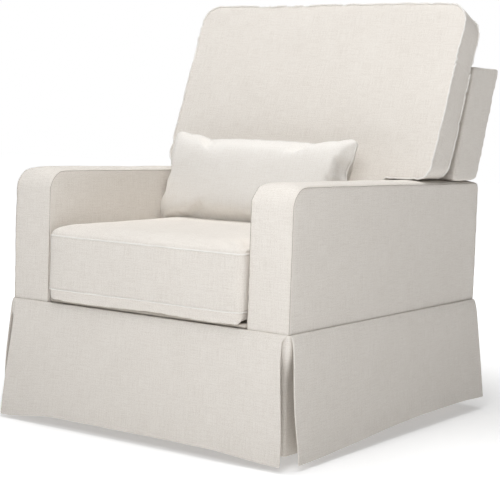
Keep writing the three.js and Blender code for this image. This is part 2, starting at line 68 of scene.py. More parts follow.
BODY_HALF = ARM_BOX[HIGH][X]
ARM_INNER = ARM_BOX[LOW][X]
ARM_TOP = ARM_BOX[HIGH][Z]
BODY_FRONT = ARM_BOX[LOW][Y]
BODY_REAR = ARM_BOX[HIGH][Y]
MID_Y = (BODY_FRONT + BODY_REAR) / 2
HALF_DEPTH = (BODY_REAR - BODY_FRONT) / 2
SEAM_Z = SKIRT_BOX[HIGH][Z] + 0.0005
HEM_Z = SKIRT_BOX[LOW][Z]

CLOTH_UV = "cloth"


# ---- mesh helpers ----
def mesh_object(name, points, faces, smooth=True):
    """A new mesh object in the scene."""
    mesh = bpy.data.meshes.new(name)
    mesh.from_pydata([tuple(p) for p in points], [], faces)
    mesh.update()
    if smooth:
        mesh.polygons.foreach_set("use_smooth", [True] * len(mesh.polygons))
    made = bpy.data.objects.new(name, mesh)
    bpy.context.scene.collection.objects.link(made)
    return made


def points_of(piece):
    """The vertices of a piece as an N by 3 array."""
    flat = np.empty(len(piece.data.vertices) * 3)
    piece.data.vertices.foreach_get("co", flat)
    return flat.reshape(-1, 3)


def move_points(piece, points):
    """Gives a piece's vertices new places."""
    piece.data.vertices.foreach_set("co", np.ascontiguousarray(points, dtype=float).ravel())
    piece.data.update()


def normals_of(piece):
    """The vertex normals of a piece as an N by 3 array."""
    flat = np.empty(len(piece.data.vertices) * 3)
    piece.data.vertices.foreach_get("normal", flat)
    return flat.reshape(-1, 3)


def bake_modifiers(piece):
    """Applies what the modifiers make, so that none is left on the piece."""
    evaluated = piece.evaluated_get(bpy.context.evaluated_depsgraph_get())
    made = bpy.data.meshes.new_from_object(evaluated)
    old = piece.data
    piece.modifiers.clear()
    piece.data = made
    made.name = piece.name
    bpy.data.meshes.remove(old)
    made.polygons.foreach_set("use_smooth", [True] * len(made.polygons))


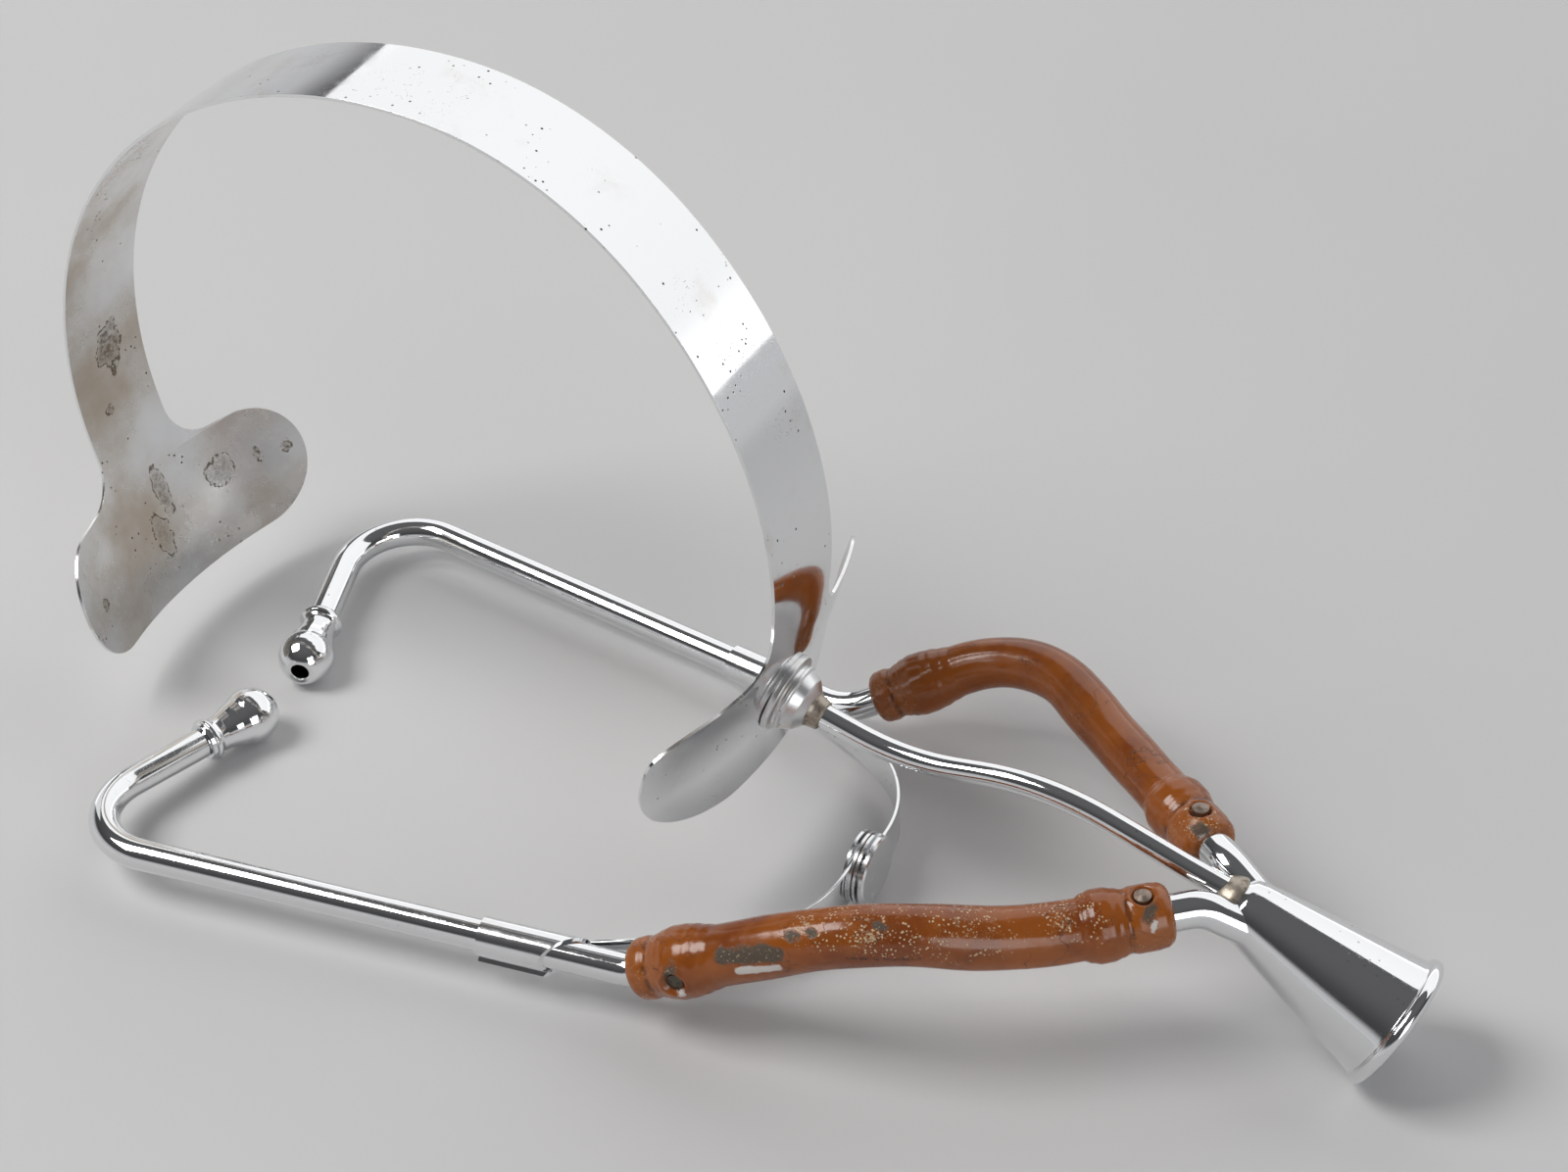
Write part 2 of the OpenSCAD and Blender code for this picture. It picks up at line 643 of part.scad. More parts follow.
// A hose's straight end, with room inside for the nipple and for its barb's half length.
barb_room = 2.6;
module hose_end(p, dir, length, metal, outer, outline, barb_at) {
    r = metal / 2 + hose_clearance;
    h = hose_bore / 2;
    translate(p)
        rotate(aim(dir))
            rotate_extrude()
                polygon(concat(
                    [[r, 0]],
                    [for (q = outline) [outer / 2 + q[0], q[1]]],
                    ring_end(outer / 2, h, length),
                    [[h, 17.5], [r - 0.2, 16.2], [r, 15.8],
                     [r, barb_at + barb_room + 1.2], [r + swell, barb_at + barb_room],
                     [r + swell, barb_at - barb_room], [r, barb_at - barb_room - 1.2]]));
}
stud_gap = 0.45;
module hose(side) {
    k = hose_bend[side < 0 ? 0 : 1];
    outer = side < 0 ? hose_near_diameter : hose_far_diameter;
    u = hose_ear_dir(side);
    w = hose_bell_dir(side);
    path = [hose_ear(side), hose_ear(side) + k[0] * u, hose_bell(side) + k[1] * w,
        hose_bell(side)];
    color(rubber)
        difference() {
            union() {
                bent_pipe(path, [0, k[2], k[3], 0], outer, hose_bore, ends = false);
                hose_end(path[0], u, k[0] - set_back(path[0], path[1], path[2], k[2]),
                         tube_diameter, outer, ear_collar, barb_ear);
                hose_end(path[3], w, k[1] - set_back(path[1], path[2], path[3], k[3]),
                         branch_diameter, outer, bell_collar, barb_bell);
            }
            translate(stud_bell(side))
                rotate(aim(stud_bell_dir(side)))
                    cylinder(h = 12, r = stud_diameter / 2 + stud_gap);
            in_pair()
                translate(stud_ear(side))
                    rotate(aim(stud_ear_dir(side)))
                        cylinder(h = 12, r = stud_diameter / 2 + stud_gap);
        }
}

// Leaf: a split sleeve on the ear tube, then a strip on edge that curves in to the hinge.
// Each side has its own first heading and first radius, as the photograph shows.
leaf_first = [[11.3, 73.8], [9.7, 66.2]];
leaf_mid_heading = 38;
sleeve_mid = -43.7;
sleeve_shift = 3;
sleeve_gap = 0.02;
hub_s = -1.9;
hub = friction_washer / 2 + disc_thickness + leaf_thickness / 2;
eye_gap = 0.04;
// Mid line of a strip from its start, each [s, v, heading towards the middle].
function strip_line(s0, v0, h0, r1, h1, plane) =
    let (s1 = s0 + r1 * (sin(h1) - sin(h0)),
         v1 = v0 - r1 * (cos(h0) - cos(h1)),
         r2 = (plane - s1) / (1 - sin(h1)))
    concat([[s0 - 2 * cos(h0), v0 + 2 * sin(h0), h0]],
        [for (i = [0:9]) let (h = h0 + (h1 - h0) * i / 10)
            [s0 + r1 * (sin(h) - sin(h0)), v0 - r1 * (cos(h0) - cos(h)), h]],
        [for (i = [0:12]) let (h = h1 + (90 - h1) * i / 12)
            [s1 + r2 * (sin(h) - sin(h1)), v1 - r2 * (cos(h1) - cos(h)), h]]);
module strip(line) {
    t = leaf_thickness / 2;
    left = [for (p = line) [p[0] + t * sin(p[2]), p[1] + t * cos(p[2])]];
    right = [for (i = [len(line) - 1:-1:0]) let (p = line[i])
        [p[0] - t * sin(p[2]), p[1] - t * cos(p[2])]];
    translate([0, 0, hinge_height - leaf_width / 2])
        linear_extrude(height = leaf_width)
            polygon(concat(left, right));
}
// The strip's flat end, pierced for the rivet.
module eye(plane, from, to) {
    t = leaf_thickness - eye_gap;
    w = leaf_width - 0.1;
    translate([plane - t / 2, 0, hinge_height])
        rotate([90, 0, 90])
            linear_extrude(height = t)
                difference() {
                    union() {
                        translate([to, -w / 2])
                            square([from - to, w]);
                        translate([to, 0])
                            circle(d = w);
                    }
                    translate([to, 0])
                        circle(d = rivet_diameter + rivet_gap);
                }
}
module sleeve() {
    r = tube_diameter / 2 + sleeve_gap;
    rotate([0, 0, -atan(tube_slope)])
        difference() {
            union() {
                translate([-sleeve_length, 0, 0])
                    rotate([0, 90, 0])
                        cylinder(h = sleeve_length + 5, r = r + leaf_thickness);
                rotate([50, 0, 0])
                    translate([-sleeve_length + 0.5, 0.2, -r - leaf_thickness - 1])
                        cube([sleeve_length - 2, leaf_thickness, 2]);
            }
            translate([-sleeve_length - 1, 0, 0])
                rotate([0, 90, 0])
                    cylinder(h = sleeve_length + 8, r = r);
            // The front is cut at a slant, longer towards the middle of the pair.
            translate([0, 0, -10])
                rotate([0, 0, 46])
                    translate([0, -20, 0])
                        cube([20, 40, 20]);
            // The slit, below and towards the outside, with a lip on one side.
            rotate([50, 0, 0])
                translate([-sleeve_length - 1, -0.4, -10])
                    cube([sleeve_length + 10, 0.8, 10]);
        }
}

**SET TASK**
Each line above must be printed exactly as it appears.

**WRITTEN ANSWER**
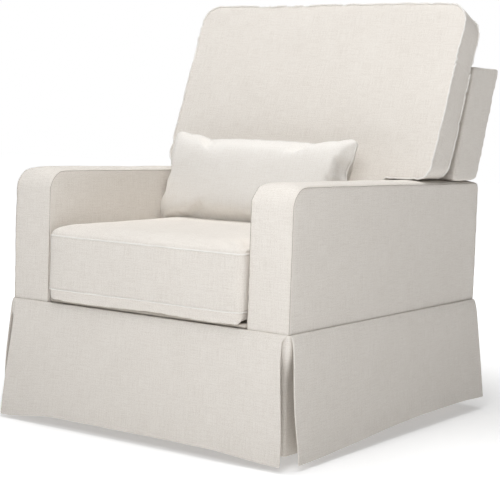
Keep writing the three.js and Blender code for this image. This is part 2, starting at line 68 of scene.py. More parts follow.
BODY_HALF = ARM_BOX[HIGH][X]
ARM_INNER = ARM_BOX[LOW][X]
ARM_TOP = ARM_BOX[HIGH][Z]
BODY_FRONT = ARM_BOX[LOW][Y]
BODY_REAR = ARM_BOX[HIGH][Y]
MID_Y = (BODY_FRONT + BODY_REAR) / 2
HALF_DEPTH = (BODY_REAR - BODY_FRONT) / 2
SEAM_Z = SKIRT_BOX[HIGH][Z] + 0.0005
HEM_Z = SKIRT_BOX[LOW][Z]

CLOTH_UV = "cloth"


# ---- mesh helpers ----
def mesh_object(name, points, faces, smooth=True):
    """A new mesh object in the scene."""
    mesh = bpy.data.meshes.new(name)
    mesh.from_pydata([tuple(p) for p in points], [], faces)
    mesh.update()
    if smooth:
        mesh.polygons.foreach_set("use_smooth", [True] * len(mesh.polygons))
    made = bpy.data.objects.new(name, mesh)
    bpy.context.scene.collection.objects.link(made)
    return made


def points_of(piece):
    """The vertices of a piece as an N by 3 array."""
    flat = np.empty(len(piece.data.vertices) * 3)
    piece.data.vertices.foreach_get("co", flat)
    return flat.reshape(-1, 3)


def move_points(piece, points):
    """Gives a piece's vertices new places."""
    piece.data.vertices.foreach_set("co", np.ascontiguousarray(points, dtype=float).ravel())
    piece.data.update()


def normals_of(piece):
    """The vertex normals of a piece as an N by 3 array."""
    flat = np.empty(len(piece.data.vertices) * 3)
    piece.data.vertices.foreach_get("normal", flat)
    return flat.reshape(-1, 3)


def bake_modifiers(piece):
    """Applies what the modifiers make, so that none is left on the piece."""
    evaluated = piece.evaluated_get(bpy.context.evaluated_depsgraph_get())
    made = bpy.data.meshes.new_from_object(evaluated)
    old = piece.data
    piece.modifiers.clear()
    piece.data = made
    made.name = piece.name
    bpy.data.meshes.remove(old)
    made.polygons.foreach_set("use_smooth", [True] * len(made.polygons))


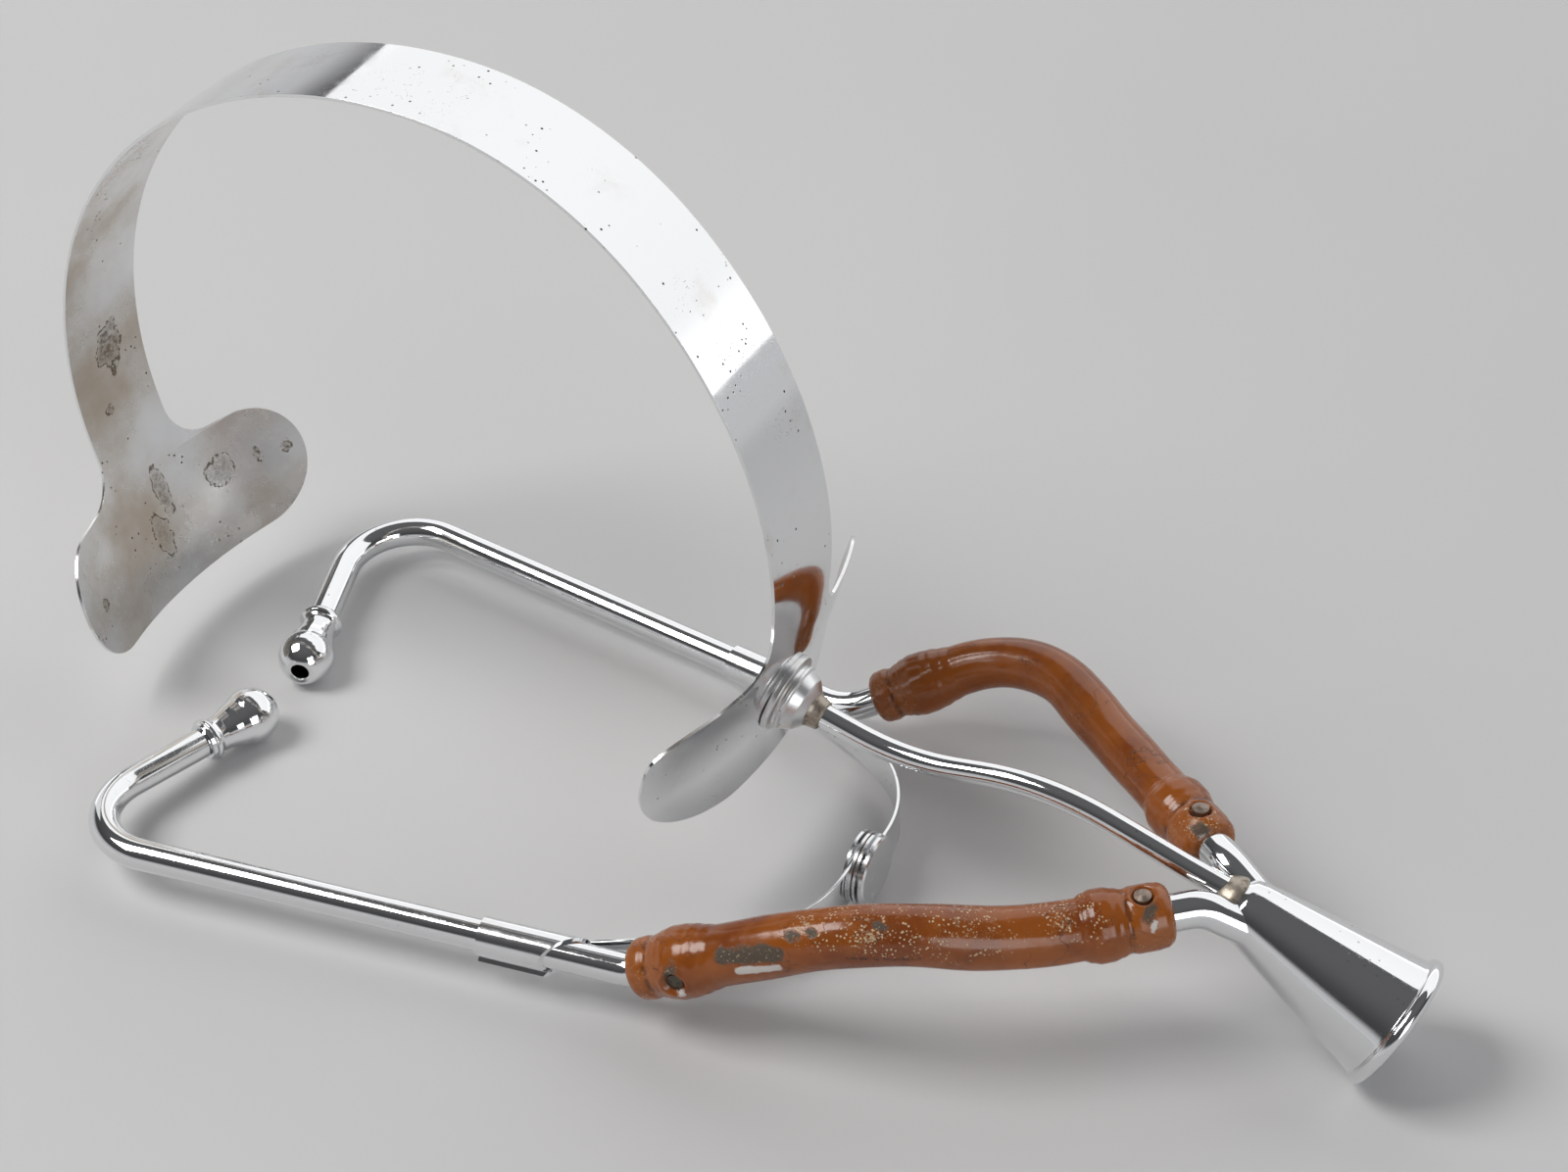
Write part 2 of the OpenSCAD and Blender code for this picture. It picks up at line 643 of part.scad. More parts follow.
// A hose's straight end, with room inside for the nipple and for its barb's half length.
barb_room = 2.6;
module hose_end(p, dir, length, metal, outer, outline, barb_at) {
    r = metal / 2 + hose_clearance;
    h = hose_bore / 2;
    translate(p)
        rotate(aim(dir))
            rotate_extrude()
                polygon(concat(
                    [[r, 0]],
                    [for (q = outline) [outer / 2 + q[0], q[1]]],
                    ring_end(outer / 2, h, length),
                    [[h, 17.5], [r - 0.2, 16.2], [r, 15.8],
                     [r, barb_at + barb_room + 1.2], [r + swell, barb_at + barb_room],
                     [r + swell, barb_at - barb_room], [r, barb_at - barb_room - 1.2]]));
}
stud_gap = 0.45;
module hose(side) {
    k = hose_bend[side < 0 ? 0 : 1];
    outer = side < 0 ? hose_near_diameter : hose_far_diameter;
    u = hose_ear_dir(side);
    w = hose_bell_dir(side);
    path = [hose_ear(side), hose_ear(side) + k[0] * u, hose_bell(side) + k[1] * w,
        hose_bell(side)];
    color(rubber)
        difference() {
            union() {
                bent_pipe(path, [0, k[2], k[3], 0], outer, hose_bore, ends = false);
                hose_end(path[0], u, k[0] - set_back(path[0], path[1], path[2], k[2]),
                         tube_diameter, outer, ear_collar, barb_ear);
                hose_end(path[3], w, k[1] - set_back(path[1], path[2], path[3], k[3]),
                         branch_diameter, outer, bell_collar, barb_bell);
            }
            translate(stud_bell(side))
                rotate(aim(stud_bell_dir(side)))
                    cylinder(h = 12, r = stud_diameter / 2 + stud_gap);
            in_pair()
                translate(stud_ear(side))
                    rotate(aim(stud_ear_dir(side)))
                        cylinder(h = 12, r = stud_diameter / 2 + stud_gap);
        }
}

// Leaf: a split sleeve on the ear tube, then a strip on edge that curves in to the hinge.
// Each side has its own first heading and first radius, as the photograph shows.
leaf_first = [[11.3, 73.8], [9.7, 66.2]];
leaf_mid_heading = 38;
sleeve_mid = -43.7;
sleeve_shift = 3;
sleeve_gap = 0.02;
hub_s = -1.9;
hub = friction_washer / 2 + disc_thickness + leaf_thickness / 2;
eye_gap = 0.04;
// Mid line of a strip from its start, each [s, v, heading towards the middle].
function strip_line(s0, v0, h0, r1, h1, plane) =
    let (s1 = s0 + r1 * (sin(h1) - sin(h0)),
         v1 = v0 - r1 * (cos(h0) - cos(h1)),
         r2 = (plane - s1) / (1 - sin(h1)))
    concat([[s0 - 2 * cos(h0), v0 + 2 * sin(h0), h0]],
        [for (i = [0:9]) let (h = h0 + (h1 - h0) * i / 10)
            [s0 + r1 * (sin(h) - sin(h0)), v0 - r1 * (cos(h0) - cos(h)), h]],
        [for (i = [0:12]) let (h = h1 + (90 - h1) * i / 12)
            [s1 + r2 * (sin(h) - sin(h1)), v1 - r2 * (cos(h1) - cos(h)), h]]);
module strip(line) {
    t = leaf_thickness / 2;
    left = [for (p = line) [p[0] + t * sin(p[2]), p[1] + t * cos(p[2])]];
    right = [for (i = [len(line) - 1:-1:0]) let (p = line[i])
        [p[0] - t * sin(p[2]), p[1] - t * cos(p[2])]];
    translate([0, 0, hinge_height - leaf_width / 2])
        linear_extrude(height = leaf_width)
            polygon(concat(left, right));
}
// The strip's flat end, pierced for the rivet.
module eye(plane, from, to) {
    t = leaf_thickness - eye_gap;
    w = leaf_width - 0.1;
    translate([plane - t / 2, 0, hinge_height])
        rotate([90, 0, 90])
            linear_extrude(height = t)
                difference() {
                    union() {
                        translate([to, -w / 2])
                            square([from - to, w]);
                        translate([to, 0])
                            circle(d = w);
                    }
                    translate([to, 0])
                        circle(d = rivet_diameter + rivet_gap);
                }
}
module sleeve() {
    r = tube_diameter / 2 + sleeve_gap;
    rotate([0, 0, -atan(tube_slope)])
        difference() {
            union() {
                translate([-sleeve_length, 0, 0])
                    rotate([0, 90, 0])
                        cylinder(h = sleeve_length + 5, r = r + leaf_thickness);
                rotate([50, 0, 0])
                    translate([-sleeve_length + 0.5, 0.2, -r - leaf_thickness - 1])
                        cube([sleeve_length - 2, leaf_thickness, 2]);
            }
            translate([-sleeve_length - 1, 0, 0])
                rotate([0, 90, 0])
                    cylinder(h = sleeve_length + 8, r = r);
            // The front is cut at a slant, longer towards the middle of the pair.
            translate([0, 0, -10])
                rotate([0, 0, 46])
                    translate([0, -20, 0])
                        cube([20, 40, 20]);
            // The slit, below and towards the outside, with a lip on one side.
            rotate([50, 0, 0])
                translate([-sleeve_length - 1, -0.4, -10])
                    cube([sleeve_length + 10, 0.8, 10]);
        }
}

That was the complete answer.